The Border Patrol officer had reasonable suspicion to stop defendant’s vehicle for transporting persons across the border in the trunk. Defendant got past the checkpoint, but another officer’s suspicions of a following car were heightened. After two were found in the trunk, they gave chase to find defendant’s car. They had reasonable suspicion. United States v. Mackey, 2016 U.S. Dist. LEXIS 188672 (S.D. Tex. Oct. 24, 2016)*:
Upon careful examination of the record, the Court concludes that, based on the following factors, the agents reasonably suspected that Defendants were involved in criminal activity: Agent Monterojas found undocumented aliens in Flores’ vehicle; Defendants entered the checkpoint in the two vehicles that immediately preceded Flores’ vehicle; Defendants and Flores drove sedans, which are unusual on Highway 83; solo, female drivers rarely travel on Highway 83, especially late at night; Defendants approached the checkpoint within minutes of a shift change and while Agent Gomez and his service canine took a break from their inspection duties; smugglers often use Highway 83 to circumvent the larger checkpoint on Interstate Highway 35; and Highway 83 does not provide a direct route to the cities in which Defendants’ vehicles were registered.

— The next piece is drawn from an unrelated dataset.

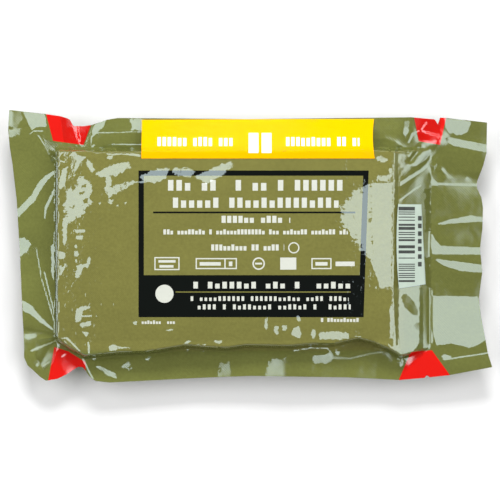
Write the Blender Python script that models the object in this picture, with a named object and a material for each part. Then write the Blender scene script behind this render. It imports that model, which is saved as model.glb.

Although the Court evaluates the totality of the circumstances, United States v. Arvizu, 534 U.S. 266, 273, 122 S. Ct. 744, 151 L. Ed. 2d 740 (2002), it will discuss each factor in turn.
Courts often say “after careful consideration” without meaning it. I once efiled an objection to an R&R at 7 pm, and it was denied at 7:40 am “after careful consideration.”